This is a gondola hanging from a venturesome steel construction connecting both riversides and serves as a car and pedestrian ferry form Getxo to Portugalete on the other side of the river.
It was built in 1893 and designed by Alberto Palacio, one of Gustave Eiffel's disciples and is World Heritage since 2006. I had a closer look at it and then went into a Bar just in front of the bridge for a second breakfast before I cruised back along the river.
This town had a strange but fascinating aura. You could still feel the natural beauty of the area despite the industrial and urban development. The town consisted of a wild mix of bustling and abandoned harbour facilities, buildings from the Franco era uttering a clearly fascist message, some scattered older historical buildings, the monotone if not to say ugly apartment blocks from the seventies and eighties, a yachting harbour and the rural buildings of the ancient fishing village.
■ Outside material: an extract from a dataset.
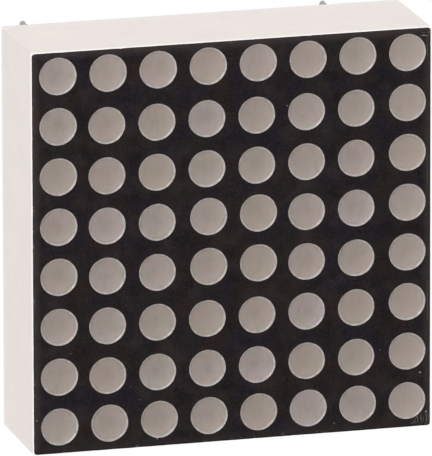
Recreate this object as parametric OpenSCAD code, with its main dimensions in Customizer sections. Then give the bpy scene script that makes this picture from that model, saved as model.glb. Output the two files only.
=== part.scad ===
// Two-colour LED dot-matrix display module, 8 x 8 dots, with two columns of 12 pins.
// The face looks along -Y and the pins leave along +Y. The module stands on its lower
// side, and the origin lies on that surface, below the middle of the whole depth.

/* [Body] */
// Distance between the centres of neighbouring dots
pitch = 4; // [3.8:0.1:5]
// How far each side of the face reaches past the dots' own field
face_margin = 0.01; // [0:0.01:0.5]
// How far each side spreads outward from the face to the rear rim
draft = 0.035; // [0:0.005:0.2]
// Depth of the housing from its black face to its rear rim
body_depth = 9.1; // [7.5:0.1:12]
// Radius of the housing's four long edges
corner_r = 0.15; // [0.1:0.05:0.6]
// Radius of the edges round the housing's face
edge_r = 0.04; // [0.02:0.01:0.2]
// Thickness of the wall round the rear recess, at the rim
wall_t = 0.6; // [0.5:0.05:0.9]
// Radius of the rear recess's corners
recess_r = 0.6; // [0.3:0.1:1.2]
// Depth of the open step between the rear rim and the resin
rim_step = 0.6; // [0.3:0.1:1.2]

/* [Black face] */
// Thickness of the black film on the face
mask_t = 0.1; // [0.05:0.05:0.3]
// Width of the slope round the film
mask_slope_w = 0.35; // [0.1:0.05:0.4]
// Drop of the slope round the film
mask_slope_h = 0.05; // [0.01:0.01:0.05]

/* [Dots] */
// Diameter of each dot at the face
dot_d = 3; // [2.4:0.1:3.4]
// Depth of the shallow hollow that the cured resin leaves in each dot
dish_h = 0.2; // [0.05:0.05:0.3]
// Width of the flat rim round the hollow
dish_rim = 0.05; // [0.03:0.01:0.2]
// Diameter of each dot's well where it meets the circuit board
well_d = 2; // [1.9:0.05:2.2]
// Sideways offset of the wells in the outer ring and the middle four
ring_shift_x = 0.095; // [-0.1:0.005:0.1]
// Upward offset of the wells in the outer ring and the middle four
ring_shift_z = 0.09; // [-0.1:0.005:0.1]
// Sideways offset of the wells in the two rings between
field_shift_x = -0.035; // [-0.1:0.005:0.1]
// Upward offset of the wells in the two rings between
field_shift_z = -0.08; // [-0.1:0.005:0.1]

/* [Chips] */
// Side of each square light-emitting chip
chip_w = 0.28; // [0.2:0.01:0.3]
// Height of each chip above the board
chip_h = 0.25; // [0.15:0.01:0.3]
// Gap between the red and the green chip of a dot
chip_gap = 0.16; // [0.1:0.01:0.2]
// Thickness of the bond wires, which have a square section
wire_t = 0.03; // [0.02:0.005:0.05]
// Distance that each bond wire spans, from the chip's centre to its pad's centre
wire_span = 0.5; // [0.48:0.01:0.52]
// Side of the square pad that a bond wire ends on
bond_pad_w = 0.26; // [0.2:0.01:0.26]
// Margin of the pad under the two chips, past their edges
die_pad_margin = 0.08; // [0.04:0.01:0.08]

/* [Circuit board] */
// Thickness of the circuit board
board_t = 1.2; // [0.8:0.1:1.6]
// Clearance between the circuit board and the recess's wall
board_gap = 0.05; // [0.02:0.01:0.1]
// Thickness of the copper, which lies level with the board's faces
copper_t = 0.035; // [0.02:0.005:0.07]
// Depth of clear resin behind the circuit board
resin_t = 1.3; // [1:0.1:1.8]

/* [Pins] */
// Diameter of each pin, over its tin
pin_d = 0.6; // [0.4:0.05:0.7]
// Thickness of the tin, which covers only the pin's free length behind the resin
tin_t = 0.01; // [0.005:0.001:0.02]
// Distance between neighbouring pins of a column
pin_pitch = 2.54; // [2.2:0.01:2.6]
// Distance of each pin column inward from the outermost column of dots
pin_inset = 1.8; // [1.7:0.05:2.1]
// Length of each pin behind the rear rim
pin_reach = 8.4; // [3:0.1:12]
// Width of the chamfer round each pin's free end
pin_chamfer = 0.1; // [0.04:0.01:0.15]
// Clearance between a pin and its hole in the board, filled with solder
pin_gap = 0.2; // [0.18:0.01:0.22]
// Radius of the solder's hollow flank
solder_r = 0.4; // [0.3:0.01:0.5]
// Thickness of the solder's rim, where it meets its pad and its pin
solder_rim = 0.05; // [0.03:0.01:0.08]
// Width of the copper ring left bare round each solder joint
ring_margin = 0.08; // [0.04:0.01:0.1]

/* [Hidden] */
$fn = 64;
wire_fn = 32;
dots = 8;
column_pins = 12;

// Square outline
face_w = dots * pitch + 2 * face_margin;
rear_w = face_w + 2 * draft;
recess_w = rear_w - 2 * wall_t;
board_w = recess_w - 2 * board_gap;
mask_w = face_w - 2 * edge_r;
centre_z = rear_w / 2;

// Ball that the hollow of each dot is cut with
dish_r = dot_d / 2 - dish_rim;
dish_ball_r = (dish_r * dish_r + dish_h * dish_h) / (2 * dish_h);

// Planes from the black face back to the pins' ends
face_y = -(body_depth + pin_reach) / 2;
deck_y = face_y + mask_t;
rim_y = face_y + body_depth;
resin_y = rim_y - rim_step;
rear_copper_y = resin_y - resin_t;
board_y = rear_copper_y - board_t;
tip_y = rim_y + pin_reach;

// Places inside a dot, from its centre: red to the left and green to the right
RED = -1;
GREEN = 1;
chip_x = (chip_gap + chip_w) / 2;
bond_pad_x = chip_x + wire_span;
die_pad_w = chip_gap + 2 * chip_w + 2 * die_pad_margin;
die_pad_h = chip_w + 2 * die_pad_margin;

// Pins and their solder
pin_x = (dots - 1) / 2 * pitch - pin_inset;
core_r = pin_d / 2 - tin_t;
hole_r = core_r + pin_gap;
solder_foot_r = core_r + solder_rim + solder_r;
pin_pad_r = solder_foot_r + ring_margin;

// Overshoot of a cutting shape past the face that it cuts
cut = 1;

function step(n, count, gap) = ((count + 1) / 2 - n) * gap;
function row_z(row) = centre_z + step(row, dots, pitch);
function col_x(col) = -step(col, dots, pitch);
function ring_of(row, col) = min(row - 1, dots - row, col - 1, dots - col);
function in_ring_group(row, col) = ring_of(row, col) == 0 || ring_of(row, col) == dots / 2 - 1;
function well_shift(row, col) =
    in_ring_group(row, col) ? [ring_shift_x, 0, ring_shift_z] : [field_shift_x, 0, field_shift_z];

// Pins run down the left column and back up the right one, as seen from the face
function pin_side(pin) = pin <= column_pins ? -1 : 1;
function pin_step(pin) = pin <= column_pins ? pin : 2 * column_pins + 1 - pin;
function pin_place(pin) =
    [pin_side(pin) * pin_x, 0, centre_z + step(pin_step(pin), column_pins, pin_pitch)];

// ---- Helpers ----

// Extrudes an outline, drawn as seen from the face, from one depth to another
module slab(front, back) {
    translate([0, back, centre_z]) rotate([90, 0, 0]) linear_extrude(back - front) children();
}

// Turns a profile of radius against height into a solid that rises from a depth toward the face
module turned_from(y) {
    translate([0, y, 0]) rotate([90, 0, 0]) rotate_extrude() children();
}

// Square with rounded corners
module rounded_square(w, r) {
    square([w, w - 2 * r], center = true);
    square([w - 2 * r, w], center = true);
    for (x = [-1, 1], y = [-1, 1]) translate([x, y] * (w / 2 - r)) circle(r);
}

// Cuts a block to the same section, drawn in plan, across its width and across its height
module both_ways(section_w) {
    intersection() {
        children(0);
        translate([0, 0, centre_z]) linear_extrude(section_w, center = true) children(1);
        translate([0, 0, centre_z]) rotate([0, 90, 0])
            linear_extrude(section_w, center = true) children(1);
    }
}

// Section of the housing, which widens from its rounded face to the rear rim
module housing_section() {
    flat = face_w / 2 - edge_r;
    shoulder_y = deck_y + edge_r;
    polygon([
        [-flat, deck_y], [flat, deck_y], [face_w / 2, shoulder_y],
        [rear_w / 2, rim_y], [-rear_w / 2, rim_y], [-face_w / 2, shoulder_y]
    ]);
    for (side = [-1, 1]) translate([side * flat, shoulder_y]) circle(edge_r);
}

// Section of the black film, which slopes back round its edge
module mask_section() {
    flat = mask_w / 2 - mask_slope_w;
    slope_y = face_y + mask_slope_h;
    polygon([
        [-flat, face_y], [flat, face_y], [mask_w / 2, slope_y],
        [mask_w / 2, deck_y], [-mask_w / 2, deck_y], [-mask_w / 2, slope_y]
    ]);
}

// Puts its children at the centre of each dot in a row
module at_row(row) {
    for (col = [1:dots]) translate([col_x(col), 0, row_z(row)]) children();
}

// Puts its children at the centre of each well in a row
module at_wells(row) {
    for (col = [1:dots]) translate([col_x(col), 0, row_z(row)] + well_shift(row, col)) children();
}

module at_pins(first, last) {
    for (pin = [first:last]) translate(pin_place(pin)) children();
}

// ---- Dots ----

// Round opening through the black face, and the tapered well behind it
module well() {
    deck_h = board_y - deck_y;
    turned_from(board_y) polygon([
        [0, 0], [well_d / 2, 0], [dot_d / 2, deck_h], [dot_d / 2, deck_h + mask_t], [0, deck_h + mask_t]
    ]);
}

// Ball that leaves a shallow hollow in the dot's face
module dish() {
    translate([0, face_y + dish_h - dish_ball_r, 0]) sphere(dish_ball_r);
}

module chip(side) {
    translate([side * chip_x, board_y - chip_h / 2, 0]) cube([chip_w, chip_h, chip_w], center = true);
}

// Wire that loops from the top of a chip down to its pad
module bond_wire(side) {
    translate([side * (chip_x + bond_pad_x) / 2, board_y - chip_h, 0])
        linear_extrude(wire_t, center = true) {
            difference() {
                circle(d = wire_span + wire_t, $fn = wire_fn);
                circle(d = wire_span - wire_t, $fn = wire_fn);
                translate([-wire_span, 0]) square([2 * wire_span, wire_span]);
            }
            translate([(side * wire_span - wire_t) / 2, 0]) square([wire_t, chip_h]);
        }
}

// Copper under a dot: one pad for both chips and one for each wire
module chip_pad_outline() {
    square([die_pad_w, die_pad_h], center = true);
    for (side = [RED, GREEN]) translate([side * bond_pad_x, 0]) square(bond_pad_w, center = true);
}

// ---- Pieces ----

module reflector_housing() {
    color("ivory") difference() {
        both_ways(rear_w) {
            slab(deck_y, rim_y) rounded_square(rear_w, corner_r);
            housing_section();
        }
        slab(board_y, rim_y + cut) rounded_square(recess_w, recess_r);
        for (row = [1:dots]) at_wells(row) well();
    }
}

module black_face() {
    color("#2a2323") difference() {
        both_ways(mask_w) {
            slab(face_y, deck_y) rounded_square(mask_w, corner_r);
            mask_section();
        }
        for (row = [1:dots]) at_wells(row) well();
    }
}

module dot_lenses(row) {
    color("#9f958f") difference() {
        at_wells(row) well();
        at_wells(row) dish();
        at_row(row) for (side = [RED, GREEN]) {
            chip(side);
            bond_wire(side);
        }
    }
}

module red_chips(row) {
    color("firebrick") at_row(row) chip(RED);
}

module green_chips(row) {
    color("olivedrab") at_row(row) chip(GREEN);
}

module bond_wires(side) {
    color("gold") for (row = [1:dots]) at_row(row) bond_wire(side);
}

module chip_pads() {
    color("darkgoldenrod") for (row = [1:dots], col = [1:dots])
        slab(board_y, board_y + copper_t)
            translate([col_x(col), row_z(row) - centre_z]) chip_pad_outline();
}

module circuit_board() {
    color("seagreen") difference() {
        slab(board_y, rear_copper_y) rounded_square(board_w, recess_r);
        chip_pads();
        pin_pads();
        at_pins(1, 2 * column_pins)
            translate([0, board_y - cut, 0]) rotate([-90, 0, 0]) cylinder(h = board_t + 2 * cut, r = hole_r);
    }
}

// Copper rings round the pins, level with the board's rear face
module pin_pads() {
    color("darkgoldenrod") at_pins(1, 2 * column_pins)
        turned_from(rear_copper_y) translate([hole_r, 0]) square([pin_pad_r - hole_r, copper_t]);
}

// Solder that fills the hole round a pin and climbs the pin behind the board
module solder_joint() {
    turned_from(rear_copper_y) translate([core_r, 0]) square([pin_gap, board_t]);
    mirror([0, 1, 0]) turned_from(-rear_copper_y) difference() {
        translate([core_r, 0]) square(solder_rim + solder_r);
        translate([solder_foot_r, solder_rim + solder_r]) circle(solder_r);
    }
}

module solder_left() {
    color("silver") at_pins(1, column_pins) solder_joint();
}

module solder_right() {
    color("silver") at_pins(column_pins + 1, 2 * column_pins) solder_joint();
}

// Clear resin that covers the board and its solder
module rear_resin() {
    color("honeydew") difference() {
        slab(rear_copper_y, resin_y) rounded_square(recess_w, recess_r);
        at_pins(1, 2 * column_pins) {
            solder_joint();
            pin_body();
        }
    }
}

// Round pin from its chamfered end to the board's front face, tinned as far as the resin
module pin_body() {
    tinned_l = tip_y - resin_y;
    pin_l = tip_y - board_y;
    turned_from(tip_y) polygon([
        [0, 0], [pin_d / 2 - pin_chamfer, 0], [pin_d / 2, pin_chamfer], [pin_d / 2, tinned_l],
        [core_r, tinned_l], [core_r, pin_l], [0, pin_l]
    ]);
}

module pin(number) {
    color("lightgrey") translate(pin_place(number)) pin_body();
}

reflector_housing();
black_face();
for (row = [1:dots]) {
    dot_lenses(row);
    red_chips(row);
    green_chips(row);
}
bond_wires(RED);  // red_bond_wires
bond_wires(GREEN);  // green_bond_wires
chip_pads();
circuit_board();
pin_pads();
solder_left();
solder_right();
rear_resin();
for (number = [1:2 * column_pins]) {
    pin(number);
}
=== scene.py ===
"""LED dot-matrix display module: finer face, dots and board, materials, light and camera."""

import math
import random

import bmesh
import bpy
from mathutils import Matrix, Vector, noise


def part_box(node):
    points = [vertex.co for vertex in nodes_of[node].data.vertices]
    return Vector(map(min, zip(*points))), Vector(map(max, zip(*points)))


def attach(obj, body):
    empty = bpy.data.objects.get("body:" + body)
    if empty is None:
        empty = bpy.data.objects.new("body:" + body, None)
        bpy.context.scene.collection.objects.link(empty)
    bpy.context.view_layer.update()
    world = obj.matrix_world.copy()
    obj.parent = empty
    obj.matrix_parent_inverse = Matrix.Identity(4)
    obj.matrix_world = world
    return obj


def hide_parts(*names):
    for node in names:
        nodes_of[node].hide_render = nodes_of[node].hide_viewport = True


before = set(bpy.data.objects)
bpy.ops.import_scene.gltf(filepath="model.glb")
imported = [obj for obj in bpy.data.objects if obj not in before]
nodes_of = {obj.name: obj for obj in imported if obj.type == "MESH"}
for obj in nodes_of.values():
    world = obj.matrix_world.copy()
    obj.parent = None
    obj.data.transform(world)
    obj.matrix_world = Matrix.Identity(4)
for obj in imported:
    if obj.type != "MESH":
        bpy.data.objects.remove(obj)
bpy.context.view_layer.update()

MM = 0.001

# ---- Sizes shared with the part's source, in millimetres ----
DOTS = 8
PITCH = 4.0
DOT_R = 1.5
DISH_H = 0.2
DISH_RIM = 0.05
WELL_R = 1.0
PINS_A_SIDE = 12
RING_SHIFT = (0.095, 0.09)
FIELD_SHIFT = (-0.035, -0.08)
SLOPE_W = 0.35
SLOPE_H = 0.05
CORNER_R = 0.15
DRAFT = 0.035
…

Some areas felt morbid and there was a certain layer of tension lying over the whole community. The town was exhaling a very turbulent recent history in a way that I have only felt at the D-Day coast in Normandy and certain parts of Berlin.
Later I found out that Getxo was a major battle field during the peak of the Basque conflict in den late Franco era with several ETA attacks. Quite a few of the Basque independence activists were born in Getxo and the murals and graffiti in the narrow and steep alleys of Algorta gave a clear indication of who is in command here.